Теперь она разложила их перед собой, одну за другой. У нее был большой коробок спичек, который она однажды ночью прихватила с палубы лодки, стоявшей дальше вдоль берега, и теперь она зажигала по одной спичке для каждой фотографии: свечка вспыхивала и постепенно гасла над лицом, групповым портретом, весенним садом. Они все лживые, с горечью думала она. Все улыбаются для фотографии, позируют и придают своим лицам приличествующее случаю выражение. Вот ее мать, нацепившая свое любимое выражение лица перед камерой: голова немного наклонена набок, на лице читаются нежность и забота, она даже воды не замутит. А вот и папа: добродушный толстячок, притом что все знали, какой он тиран и деспот, и что деньги он делает, отбирая их у других. Эд объяснил ей, почему это неправильно, почему деньги на самом деле не принадлежат ее отцу. Деталей она не помнила, но это и неважно. А вот и ее сестры. Случались дни, когда она даже имен их вспомнить не могла, но зато она никогда не забывала, как они строят из себя пай-девочек, прилично ведут себя и в школе, и дома, подлизываются к родителям, выпрашивают у них деньги и поблажки своими приторными улыбочками. Теперь она это понимала. Когда-то она просто считала, что они лучше нее адаптируются в мире, легче меняются, чем она, обладают положительными качествами, в то время как она – отрицательными. Теперь, в неверном пламени спички, она смотрела на узкое лицо Лилии – улыбающееся, обрамленное тугими косами; заглядывала в серьезные глаза Беаты. Потом она посмотрела на себя. Элизабет. Бетти. Бет. Она больше не была прежней, сентиментальной и раздражительной, стремящейся понравиться и понимающей, что ничего не получится. Теперь она худая, одни мышцы и кости. Разрезанная губа кривилась в презрительной усмешке. Волосы коротко обстрижены. Она прошла сквозь огонь и вышла очищенной.
Джозеф красил плинтусы в белый цвет. Проводя кисточкой по дереву, он пытался не думать о своих детях. У него начинало гореть в груди, когда он представлял их дома, без него, или когда вспоминал тот последний раз, когда их видел. Он слишком сильно прижал их к себе, и они вырвались и убежали от него, от запаха у него изо рта и от его дикого взгляда… Поэтому он сосредоточился на том, чтобы класть краску как можно ровнее. Он поднял взгляд от плинтуса и увидел, что рядом стоит Мэри Ортон, что она сжимает в руках посудное полотенце, а на ее лице написано беспокойство.
– Я могу помочь?
– Я хочу вам кое-что показать.
Джозеф положил кисть на крышку банки с краской и встал.

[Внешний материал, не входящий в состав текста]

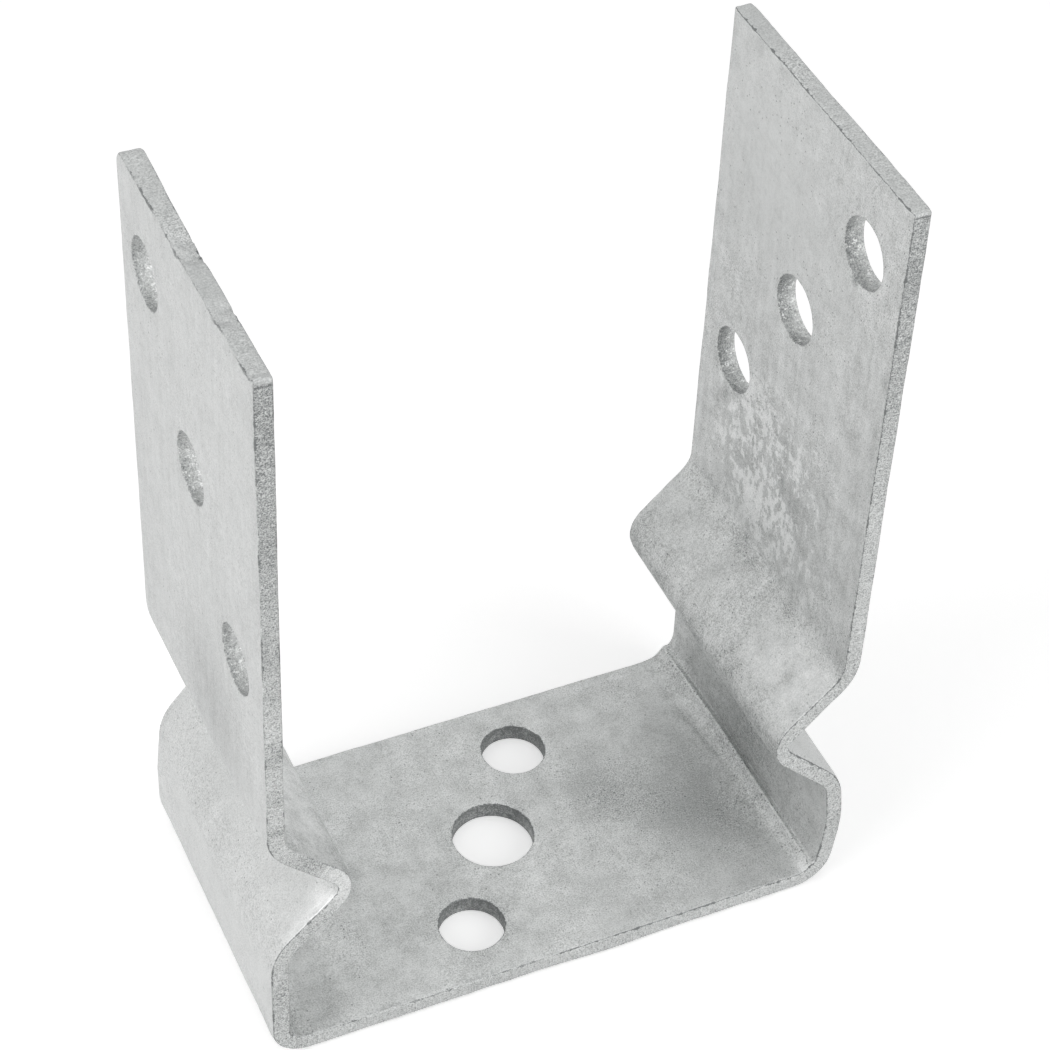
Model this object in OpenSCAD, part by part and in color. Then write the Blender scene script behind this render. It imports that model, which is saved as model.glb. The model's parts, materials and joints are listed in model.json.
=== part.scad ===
// Post base of one flat bar, folded to a U that stands on a slab and holds a timber post.
// The base is level, the bar comes up in a short wall, kinks inwards to a ridge that keeps
// the post's end off the slab, and goes on up as a leg. Millimetres, +Z up, the folds along
// Y, origin under the middle of the base.

/* [Flat bar] */
// Width of the bar, along the folds
bar_w = 60; // [54:1:80]
// Thickness of the bar
bar_t = 3.5; // [3:0.5:5]
// Rounding of the bar's two sheared ends, seen along the folds
end_edge_r = 0.5; // [0.3:0.1:1]
// Rounding of the legs' upper corners, seen from the side
end_corner_r = 1; // [0.5:0.5:6]

/* [Post seat] */
// Clear width between the legs, for a 100 mm post
post_gap = 102; // [92:1:142]
// Height of the legs' ends above the slab
height = 154; // [150:1:220]
// Height of the ridges above the slab
ridge_z = 40; // [38:1:46]
// How far each ridge stands in from its leg's inner face
ridge_in = 11.5; // [10:0.5:14]
// Slope of the kink's two flanks
flank_angle = 45; // [40:1:50]

/* [Folds] */
// Inside radius of the sharp folds, at the base and behind the ridge
sharp_in_r = 2; // [1.5:0.5:4]
// Outside radius of the sharp folds, larger than inside plus thickness: the press thins the bar
sharp_out_r = 7; // [6:0.5:8]
// Inside radius of the fold at the top of the wall
wall_in_r = 4; // [2:0.5:6]
// Outside radius of the fold at the top of the wall
wall_out_r = 11; // [8:0.5:12]
// Inside radius of the fold at the foot of the leg
leg_in_r = 6; // [3:0.5:8]
// Outside radius of the fold at the foot of the leg
leg_out_r = 10; // [8:0.5:12]

/* [Anchor holes] */
// Diameter of the middle hole in the base
anchor_d = 15; // [10:0.5:17]
// Diameter of the two holes beside it
side_anchor_d = 12; // [8:0.5:13]
// Place of the side holes along the base, from its middle
side_anchor_x = 12; // [10:0.5:20]
// Place of the side holes across the base, from its middle
side_anchor_y = 18; // [17:0.5:19]

/* [Post holes] */
// Diameter of the three holes in each leg
post_hole_d = 12; // [8:0.5:13]
// Step between them across the leg
post_hole_y = 18; // [15:0.5:19]
// Step between them down the leg
post_hole_step = 25; // [20:1:28]
// Distance of the top hole from the leg's end
post_hole_top = 16; // [12:1:20]

/* [Hidden] */

$fn = 72;
zinc = [0.72, 0.73, 0.73];

// Room for a drill to pass both faces of the bar
past = 1;
// A round is this much larger than its radius, so that it crosses the faces it meets
bite = 0.004;

// Heading of each run of the middle line, from the base to the leg: 0 is level, 90 is up
headings = [0, 90, 90 + flank_angle, 90 - flank_angle, 90];
// Rounds of the folds between the runs: on the post's side, and on the outer side
post_side_r = [sharp_in_r, wall_in_r, sharp_out_r, leg_in_r];
outer_side_r = [sharp_out_r, wall_out_r, sharp_in_r, leg_out_r];

// The folds' sharp corners, on the bar's middle line, and the ends of that line
middle_x = (post_gap + bar_t) / 2;
ridge_tip_x = post_gap / 2 - ridge_in;
ridge_x = ridge_tip_x - sharp_out_r * (1 / sin(flank_angle) - 1) + bar_t / 2 / sin(flank_angle);
flank_rise = (middle_x - ridge_x) / tan(90 - flank_angle);
middle_line = [
    [0, bar_t / 2],
    [middle_x, bar_t / 2],
    [middle_x, ridge_z - flank_rise],
    [ridge_x, ridge_z],
    [middle_x, ridge_z + flank_rise],
    [middle_x, height]
];
folds = [1:len(middle_line) - 2];

function turn(i) = headings[i] - headings[i - 1];

// The sharp corner of fold i on one face of the bar: side 1 is the post's, -1 the outer one
function face_corner(i, side) =
    let (normal = (headings[i] + headings[i - 1]) / 2 + 90)
    middle_line[i] + side * bar_t / 2 / cos(turn(i) / 2) * [cos(normal), sin(normal)];

function end_point(i, heading, side) =
    middle_line[i] + side * bar_t / 2 * [-sin(heading), cos(heading)];

// What lies between a corner and a round of radius r in it. The corner is at the origin, its
// two faces leave it towards the round's centre, which is on +X, and turn by the angle there
module web(angle, r) {
    centre = r / cos(angle / 2);
    spread = (r + past / 2) / r;
    difference() {
        translate([centre, 0])
            polygon(spread * [
                [0, 0],
                r * [-cos(angle / 2), sin(angle / 2)],
                [-centre, 0],
                r * [-cos(angle / 2), -sin(angle / 2)]
            ]);
        translate([centre, 0])
            circle(r + bite);
    }
}

// The web in fold i on one face of the bar
module fold_web(i, side) {
    inside = sign(turn(i));
    bisector = (headings[i] + headings[i - 1]) / 2 + 90 * inside;
    translate(face_corner(i, side))
        rotate(bisector)
            web(abs(turn(i)), side > 0 ? post_side_r[i - 1] : outer_side_r[i - 1]);
}

// The bar's half from the middle of the base to the end of the +X leg, seen along the folds,
// with sharp corners
module sharp_profile() {
    last = len(middle_line) - 1;
    polygon([
        end_point(0, headings[0], -1),
        for (i = folds) face_corner(i, -1),
        end_point(last, headings[last - 1], -1),
        end_point(last, headings[last - 1], 1),
        for (i = [last - 1:-1:1]) face_corner(i, 1),
        end_point(0, headings[0], 1)
    ]);
}

// The same half with its folds rounded: metal goes from the outside of each and comes to
// the inside
module folded_profile() {
    difference() {
        sharp_profile();
        for (i = folds)
            fold_web(i, -sign(turn(i)));
        for (side = [-1, 1])
            translate([middle_x + side * bar_t / 2, height])
                rotate(-90 - side * 45)
                    web(90, end_edge_r);
    }
    for (i = folds)
        fold_web(i, sign(turn(i)));
}

module folded_bar() {
    rotate([90, 0, 0])
        linear_extrude(bar_w, center = true)
            for (side = [0, 1])
                mirror([side, 0])
                    folded_profile();
}

// What goes from the upper corners of both legs
module leg_corners() {
    for (side = [-1, 1])
        translate([0, side * bar_w / 2, height])
            rotate([90, 0, 90])
                linear_extrude(2 * (middle_x + bar_t), center = true)
                    rotate(-90 - side * 45)
                        web(90, end_corner_r);
}

// The middle anchor hole and the two beside it, on a diagonal of the base
module anchor_holes() {
    for (k = [-1, 0, 1])
        translate([k * side_anchor_x, k * side_anchor_y, -past])
            cylinder(d = k == 0 ? anchor_d : side_anchor_d, h = bar_t + 2 * past);
}

// The three holes in the +X leg, down a diagonal from its front edge
module post_holes() {
    for (k = [-1, 0, 1])
        translate([post_gap / 2 - past, k * post_hole_y, height - post_hole_top - (k + 1) * post_hole_step])
            rotate([0, 90, 0])
                cylinder(d = post_hole_d, h = bar_t + 2 * past);
}

module bracket() {
    color(zinc)
        difference() {
            folded_bar();
            leg_corners();
            anchor_holes();
            for (half_turn = [0, 180])
                rotate([0, 0, half_turn])
                    post_holes();
        }
}

bracket();
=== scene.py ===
import json
import math
from typing import NamedTuple

import bpy
from mathutils import Matrix, Vector


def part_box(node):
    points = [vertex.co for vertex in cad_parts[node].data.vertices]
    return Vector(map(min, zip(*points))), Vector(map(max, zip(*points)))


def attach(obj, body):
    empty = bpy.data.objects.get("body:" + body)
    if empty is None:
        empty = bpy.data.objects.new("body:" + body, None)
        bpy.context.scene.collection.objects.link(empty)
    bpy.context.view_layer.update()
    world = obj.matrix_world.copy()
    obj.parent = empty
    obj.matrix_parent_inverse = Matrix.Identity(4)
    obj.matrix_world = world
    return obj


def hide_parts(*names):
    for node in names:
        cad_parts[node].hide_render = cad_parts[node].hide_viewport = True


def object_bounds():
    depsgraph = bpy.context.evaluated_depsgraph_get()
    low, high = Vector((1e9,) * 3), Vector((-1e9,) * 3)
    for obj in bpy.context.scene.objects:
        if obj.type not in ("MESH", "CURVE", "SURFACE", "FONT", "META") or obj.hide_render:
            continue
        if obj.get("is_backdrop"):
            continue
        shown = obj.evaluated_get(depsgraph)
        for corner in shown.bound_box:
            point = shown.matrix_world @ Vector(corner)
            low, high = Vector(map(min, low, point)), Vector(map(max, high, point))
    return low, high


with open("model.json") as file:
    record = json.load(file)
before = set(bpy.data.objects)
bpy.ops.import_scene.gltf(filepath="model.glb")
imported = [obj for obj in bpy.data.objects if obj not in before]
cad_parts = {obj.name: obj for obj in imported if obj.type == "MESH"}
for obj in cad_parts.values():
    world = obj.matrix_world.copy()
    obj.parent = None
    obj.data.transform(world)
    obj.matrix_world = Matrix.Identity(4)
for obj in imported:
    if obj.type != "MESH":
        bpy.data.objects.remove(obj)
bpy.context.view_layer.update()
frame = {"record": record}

bl_info = {
    "name": "Folded post base",
    "version": (1, 0, 0),
    "blender": (4, 5, 0),
    "location": "3D View > Sidebar > Post base",
    "description": "A galvanised post base, punched from flat bar and folded to a U",
    "category": "Add Mesh",
}

MM = 0.001
BAR_LOW, BAR_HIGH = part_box("bracket")
MOUNTS = {mount["name"]: mount for mount in frame["record"]["mounts"]}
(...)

– Конечно, показывать, – нарочито бодро сказал он.
– Сюда, пожалуйста.
Она провела его наверх, в свою спальню, единственную комнату во всем доме, куда он еще не заходил. Там были высокие потолки, обои с красивым узором, а большое окно выходило в сад, где сквозь холодную землю наконец стали пробиваться первые ростки. Она подошла к маленькому бюро, открыла его и стала что-то искать в выдвижном ящичке. Он заметил, что она очень взволнована: она суетилась и тяжело дышала.
– Вот.
Она повернулась и вложила ему в руку свернутый лист бумаги, и он недоуменно уставился на выведенные синими чернилами строчки, на тонкий старомодный почерк с красивыми завитушками.
– Что это? – спросил он. – Правда, я не так хорошо знать английский язык, миссис Ортон.
– Я все-таки составила завещание, – прошептала она. Она смотрела на него, и в глазах у нее стояли слезы. – Я собиралась отписать треть всего ему. Мы составили завещание вместе и упросили соседа, который живет дальше по улице, выступить свидетелем. Смотрите. Вот их подписи, а вот моя.
– Простите, – сказал он. – Я не тот человек, кто вам нужен.